» Given exercise: The data must be written out once more, precisely as given.

====== Dataset section ======

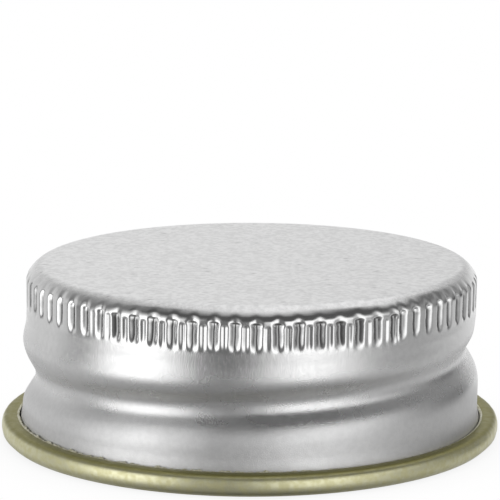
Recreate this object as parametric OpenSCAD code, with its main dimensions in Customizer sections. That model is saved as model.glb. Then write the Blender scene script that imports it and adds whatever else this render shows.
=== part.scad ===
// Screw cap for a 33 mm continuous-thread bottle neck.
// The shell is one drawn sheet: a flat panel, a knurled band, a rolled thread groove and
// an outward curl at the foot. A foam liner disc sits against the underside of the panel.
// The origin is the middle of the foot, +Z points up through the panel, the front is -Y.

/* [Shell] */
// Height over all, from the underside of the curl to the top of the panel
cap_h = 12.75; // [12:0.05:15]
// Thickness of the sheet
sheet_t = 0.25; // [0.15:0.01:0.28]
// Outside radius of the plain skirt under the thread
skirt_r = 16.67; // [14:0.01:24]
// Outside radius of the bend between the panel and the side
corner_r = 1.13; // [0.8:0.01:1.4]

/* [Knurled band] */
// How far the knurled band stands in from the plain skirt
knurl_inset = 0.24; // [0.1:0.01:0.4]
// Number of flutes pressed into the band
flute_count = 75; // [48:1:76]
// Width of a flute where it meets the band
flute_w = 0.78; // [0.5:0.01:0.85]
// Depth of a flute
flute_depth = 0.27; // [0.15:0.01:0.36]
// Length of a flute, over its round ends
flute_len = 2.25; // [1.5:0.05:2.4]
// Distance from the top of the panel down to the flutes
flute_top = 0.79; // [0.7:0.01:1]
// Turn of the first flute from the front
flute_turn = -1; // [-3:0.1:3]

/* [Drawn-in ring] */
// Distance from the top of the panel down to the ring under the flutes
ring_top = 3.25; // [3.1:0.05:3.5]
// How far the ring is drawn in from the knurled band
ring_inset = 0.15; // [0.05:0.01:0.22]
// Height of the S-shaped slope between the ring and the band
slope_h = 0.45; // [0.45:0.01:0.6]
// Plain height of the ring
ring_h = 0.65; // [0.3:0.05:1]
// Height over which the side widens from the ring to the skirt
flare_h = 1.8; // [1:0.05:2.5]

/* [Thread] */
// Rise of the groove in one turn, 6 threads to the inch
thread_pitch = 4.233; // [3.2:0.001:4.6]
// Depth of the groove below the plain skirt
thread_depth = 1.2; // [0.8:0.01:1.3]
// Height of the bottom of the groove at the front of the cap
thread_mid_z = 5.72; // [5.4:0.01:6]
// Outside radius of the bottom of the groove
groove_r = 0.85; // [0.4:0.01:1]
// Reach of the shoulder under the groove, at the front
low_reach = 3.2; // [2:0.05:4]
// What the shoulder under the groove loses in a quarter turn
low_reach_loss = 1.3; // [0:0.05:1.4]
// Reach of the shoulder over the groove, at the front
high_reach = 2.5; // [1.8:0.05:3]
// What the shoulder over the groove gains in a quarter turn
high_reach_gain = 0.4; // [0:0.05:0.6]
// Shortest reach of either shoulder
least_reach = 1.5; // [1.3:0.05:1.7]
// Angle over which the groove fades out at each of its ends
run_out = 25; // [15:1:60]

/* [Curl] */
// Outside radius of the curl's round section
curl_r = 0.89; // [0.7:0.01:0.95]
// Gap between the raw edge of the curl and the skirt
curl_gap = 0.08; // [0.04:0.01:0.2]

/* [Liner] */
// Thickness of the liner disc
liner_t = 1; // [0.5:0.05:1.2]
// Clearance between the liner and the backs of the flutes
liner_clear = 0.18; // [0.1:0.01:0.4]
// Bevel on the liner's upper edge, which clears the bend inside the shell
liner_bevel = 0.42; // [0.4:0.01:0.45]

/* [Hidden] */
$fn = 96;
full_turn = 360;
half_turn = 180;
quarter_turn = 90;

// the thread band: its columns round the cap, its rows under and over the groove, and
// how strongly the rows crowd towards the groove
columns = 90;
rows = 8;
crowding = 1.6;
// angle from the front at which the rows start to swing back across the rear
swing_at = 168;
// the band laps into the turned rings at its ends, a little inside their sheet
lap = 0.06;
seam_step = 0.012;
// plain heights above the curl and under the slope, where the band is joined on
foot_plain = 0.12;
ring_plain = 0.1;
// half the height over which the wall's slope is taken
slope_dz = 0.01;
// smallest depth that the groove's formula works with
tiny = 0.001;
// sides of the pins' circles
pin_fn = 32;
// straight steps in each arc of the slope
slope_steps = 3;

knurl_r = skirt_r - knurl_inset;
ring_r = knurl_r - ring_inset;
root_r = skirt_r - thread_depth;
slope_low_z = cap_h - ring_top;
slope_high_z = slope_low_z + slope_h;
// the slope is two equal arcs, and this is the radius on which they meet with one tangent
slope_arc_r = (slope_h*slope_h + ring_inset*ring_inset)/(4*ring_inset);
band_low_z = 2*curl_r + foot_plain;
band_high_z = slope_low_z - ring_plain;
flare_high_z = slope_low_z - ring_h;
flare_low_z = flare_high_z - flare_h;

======

» Exercise solution:
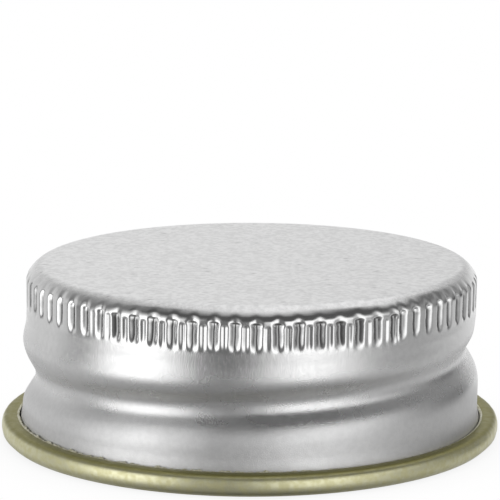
Recreate this object as parametric OpenSCAD code, with its main dimensions in Customizer sections. That model is saved as model.glb. Then write the Blender scene script that imports it and adds whatever else this render shows.
=== part.scad ===
// Screw cap for a 33 mm continuous-thread bottle neck.
// The shell is one drawn sheet: a flat panel, a knurled band, a rolled thread groove and
// an outward curl at the foot. A foam liner disc sits against the underside of the panel.
// The origin is the middle of the foot, +Z points up through the panel, the front is -Y.

/* [Shell] */
// Height over all, from the underside of the curl to the top of the panel
cap_h = 12.75; // [12:0.05:15]
// Thickness of the sheet
sheet_t = 0.25; // [0.15:0.01:0.28]
// Outside radius of the plain skirt under the thread
skirt_r = 16.67; // [14:0.01:24]
// Outside radius of the bend between the panel and the side
corner_r = 1.13; // [0.8:0.01:1.4]

/* [Knurled band] */
// How far the knurled band stands in from the plain skirt
knurl_inset = 0.24; // [0.1:0.01:0.4]
// Number of flutes pressed into the band
flute_count = 75; // [48:1:76]
// Width of a flute where it meets the band
flute_w = 0.78; // [0.5:0.01:0.85]
// Depth of a flute
flute_depth = 0.27; // [0.15:0.01:0.36]
// Length of a flute, over its round ends
flute_len = 2.25; // [1.5:0.05:2.4]
// Distance from the top of the panel down to the flutes
flute_top = 0.79; // [0.7:0.01:1]
// Turn of the first flute from the front
flute_turn = -1; // [-3:0.1:3]

/* [Drawn-in ring] */
// Distance from the top of the panel down to the ring under the flutes
ring_top = 3.25; // [3.1:0.05:3.5]
// How far the ring is drawn in from the knurled band
ring_inset = 0.15; // [0.05:0.01:0.22]
// Height of the S-shaped slope between the ring and the band
slope_h = 0.45; // [0.45:0.01:0.6]
// Plain height of the ring
ring_h = 0.65; // [0.3:0.05:1]
// Height over which the side widens from the ring to the skirt
flare_h = 1.8; // [1:0.05:2.5]

/* [Thread] */
// Rise of the groove in one turn, 6 threads to the inch
thread_pitch = 4.233; // [3.2:0.001:4.6]
// Depth of the groove below the plain skirt
thread_depth = 1.2; // [0.8:0.01:1.3]
// Height of the bottom of the groove at the front of the cap
thread_mid_z = 5.72; // [5.4:0.01:6]
// Outside radius of the bottom of the groove
groove_r = 0.85; // [0.4:0.01:1]
// Reach of the shoulder under the groove, at the front
low_reach = 3.2; // [2:0.05:4]
// What the shoulder under the groove loses in a quarter turn
low_reach_loss = 1.3; // [0:0.05:1.4]
// Reach of the shoulder over the groove, at the front
high_reach = 2.5; // [1.8:0.05:3]
// What the shoulder over the groove gains in a quarter turn
high_reach_gain = 0.4; // [0:0.05:0.6]
// Shortest reach of either shoulder
least_reach = 1.5; // [1.3:0.05:1.7]
// Angle over which the groove fades out at each of its ends
run_out = 25; // [15:1:60]

/* [Curl] */
// Outside radius of the curl's round section
curl_r = 0.89; // [0.7:0.01:0.95]
// Gap between the raw edge of the curl and the skirt
curl_gap = 0.08; // [0.04:0.01:0.2]

/* [Liner] */
// Thickness of the liner disc
liner_t = 1; // [0.5:0.05:1.2]
// Clearance between the liner and the backs of the flutes
liner_clear = 0.18; // [0.1:0.01:0.4]
// Bevel on the liner's upper edge, which clears the bend inside the shell
liner_bevel = 0.42; // [0.4:0.01:0.45]

/* [Hidden] */
$fn = 96;
full_turn = 360;
half_turn = 180;
quarter_turn = 90;

// the thread band: its columns round the cap, its rows under and over the groove, and
// how strongly the rows crowd towards the groove
columns = 90;
rows = 8;
crowding = 1.6;
// angle from the front at which the rows start to swing back across the rear
swing_at = 168;
// the band laps into the turned rings at its ends, a little inside their sheet
lap = 0.06;
seam_step = 0.012;
// plain heights above the curl and under the slope, where the band is joined on
foot_plain = 0.12;
ring_plain = 0.1;
// half the height over which the wall's slope is taken
slope_dz = 0.01;
// smallest depth that the groove's formula works with
tiny = 0.001;
// sides of the pins' circles
pin_fn = 32;
// straight steps in each arc of the slope
slope_steps = 3;

knurl_r = skirt_r - knurl_inset;
ring_r = knurl_r - ring_inset;
root_r = skirt_r - thread_depth;
slope_low_z = cap_h - ring_top;
slope_high_z = slope_low_z + slope_h;
// the slope is two equal arcs, and this is the radius on which they meet with one tangent
slope_arc_r = (slope_h*slope_h + ring_inset*ring_inset)/(4*ring_inset);
band_low_z = 2*curl_r + foot_plain;
band_high_z = slope_low_z - ring_plain;
flare_high_z = slope_low_z - ring_h;
flare_low_z = flare_high_z - flare_h;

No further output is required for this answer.